Okay, let me get this straight: You want me to drive to the middle of some bear-infested woods, go to some campsite where there’s no running water, sleep on some lumpy sleeping bag on the ground, and get bitten by a bunch of plague ridden insects. And, you expect me to call that fun?
Short Answer: Yes
Long Answer (written by a Kinus parent):
About 15 years ago, I took my oldest son who was then just an eight year old Bear Scout to my first Kinus. My wife stayed at home with our younger two kids. My first question upon arriving was “Where do you go to the bathroom?”. My second question was “You go to the bathroom where?”
I had no idea what I was doing. I didn’t know how to setup the small tent I got just that week, and I was prepared for a miserable experience. I was just hoping my son would enjoy it, but not too much because there was no way I was going to do this again!
To my surprise, I really enjoyed myself. The camaraderie was great. The Shabbat meal was wonderful. The next day, I watched my son participate in all sorts of activities, and he had a blast. I met many of the other people who attended from all over the Northeast, and enjoyed the campfile that Saturday night.
The next year, I tried to convince my wife to come with the entire family (including our then 2 year old son). She was extremely hesitant about the whole idea, but I convinced her by buying a extra large tent and told her that if she didn’t come, I would have wasted our money on such a big tent.
She also loved it. She found the outdoors very relaxing, and enjoyed the adult shiurim. Our youngest two sons attended a few programs, but really just enjoyed the outdoors and discovering the chipmunks that ran around all over and newts who preferred to hide under the rocks. We went on a few short nature hikes with them that were part of the activities. Meanwhile, my oldest son (now a Webelos Scout) had a reunion with the various scouts he had met the previous year.
Now my oldest son is in college and my younger two are now Scout leaders. But, every year we still all go together to Kinus. We look forward to getting out into the woods and meeting all of our friends. We enjoy the company, the campfire skits, the walks, and simply relaxing around the camp in the great summer weather.

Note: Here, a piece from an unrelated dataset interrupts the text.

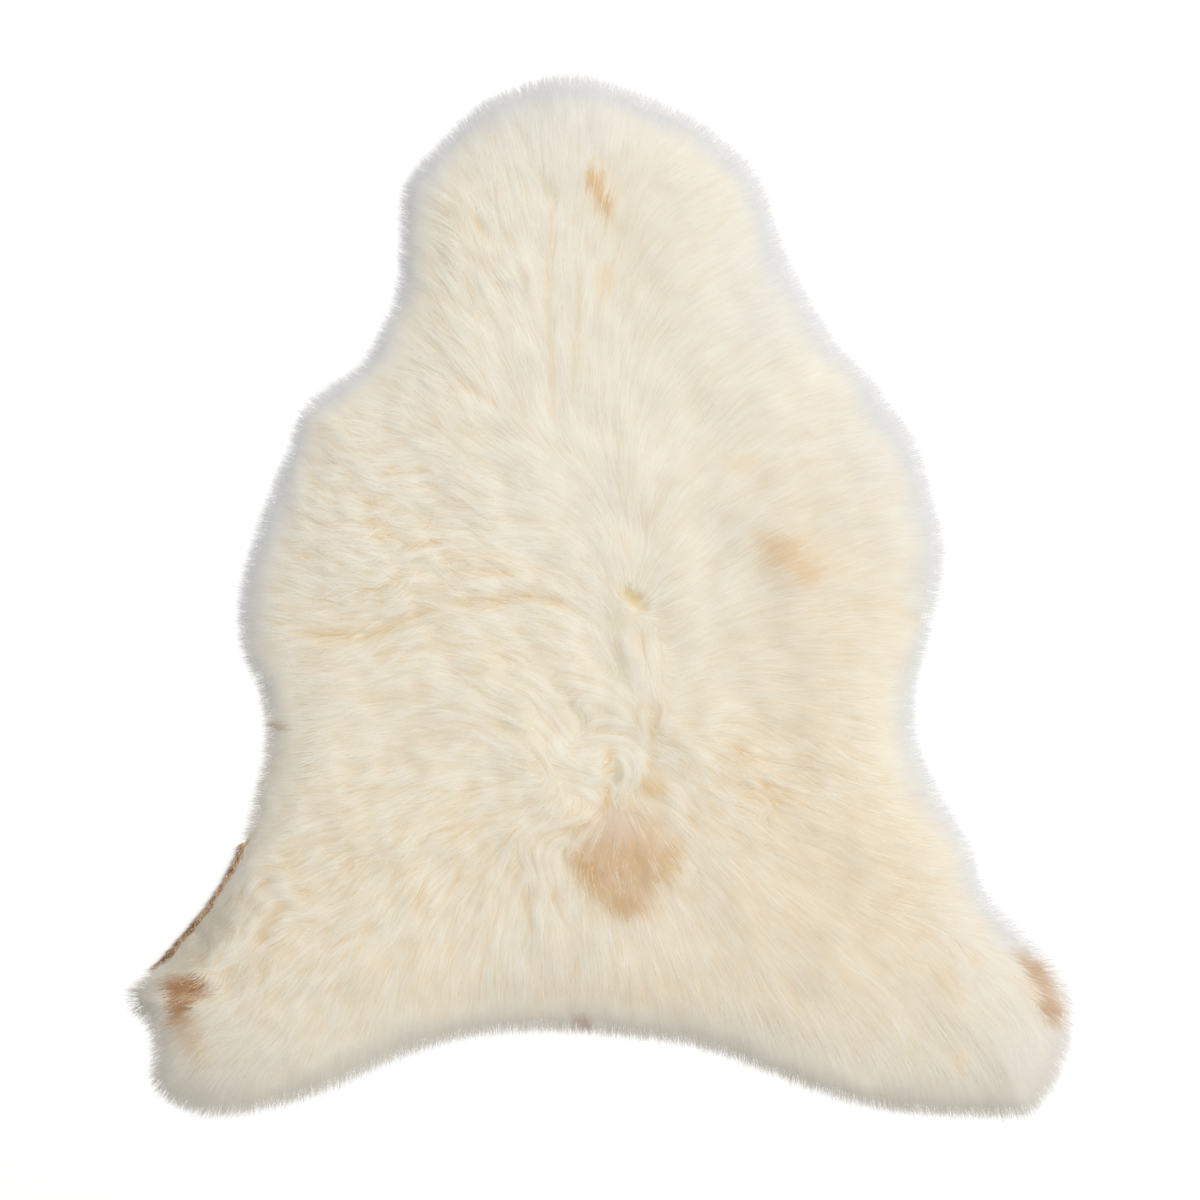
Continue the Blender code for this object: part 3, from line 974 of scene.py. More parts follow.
    def table_lie(self) -> Array:
        """Reads the table of directions between its rows and columns, at the grid's points."""
        across, along = self.grid[..., 0], self.grid[..., 1]
        stations = sorted(STATIONS, key=lambda station: station.along)
        places = [station.along * MM for station in stations]
        near_left, spine_left, spine_right, near_right = (np.full(along.shape, x * MM) for x in SPINE_COLUMNS)
        rim_left = -RIM_SHARE * np.interp(along, places, [station.left * MM for station in stations])
        rim_right = RIM_SHARE * np.interp(along, places, [station.right * MM for station in stations])
        rim_left = np.minimum(rim_left, near_left - LEAST_RIM_GAP * MM)
        rim_right = np.maximum(rim_right, near_right + LEAST_RIM_GAP * MM)
        left, right = (rim_left + near_left) / 2, (near_right + rim_right) / 2
        columns = (rim_left, left, near_left, spine_left, spine_right, near_right, right, rim_right)
        columns = np.stack(columns, axis=-1)
        shares = (across[..., None] - columns[..., :-1]) / np.diff(columns, axis=-1)
        column = np.clip(shares, 0, 1).sum(axis=-1)
        rows = np.array([row.along * MM for row in LIE_ROWS])
        row = np.interp(along, rows, np.arange(len(rows)))
        angles = np.radians([row[1:] for row in LIE_ROWS])
        table = np.stack([np.cos(angles), np.sin(angles)], axis=-1)
        return unit(Chart(np.zeros(2), 1.0, table).at(np.stack([column, row], axis=-1)))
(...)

Of course, my family is now old hands at this and now help the other new parents setup their tents and introduce them to the Kinus.
The point is: Yes, believe it or not, you will have fun. Most of the people who attend the Kinus are not people who are well versed in the woodsy lore. They are accountants, computer programmers, lawyers, doctors, and other middle aged, squishy-around-the-middle, turn-up-the-air-conditioner, can’t-we-take-the-elevator, type parents. You don’t have to know how to use a compass. No one is expecting you to put on a 75 pound backpack and hike 20 miles. Heck, we will even help you set up your tent and tie any and all knots that need tying. After all, we are boy scouts! This is far from boot camp. The atmosphere is absolutely relaxing. It is unbelievably beautiful. It is inspiring.
Plus, the food is really good. No, really: Our chef is a well known New Jersey caterer. Believe it or not, we were so impressed with the food at the Kinus, we hired this guy to do all three of our kid’s B’nai Mitzvah.
So, yes. We want you to come. We want you to enjoy yourself. But most of all, we don’t want you to miss out on all the fun.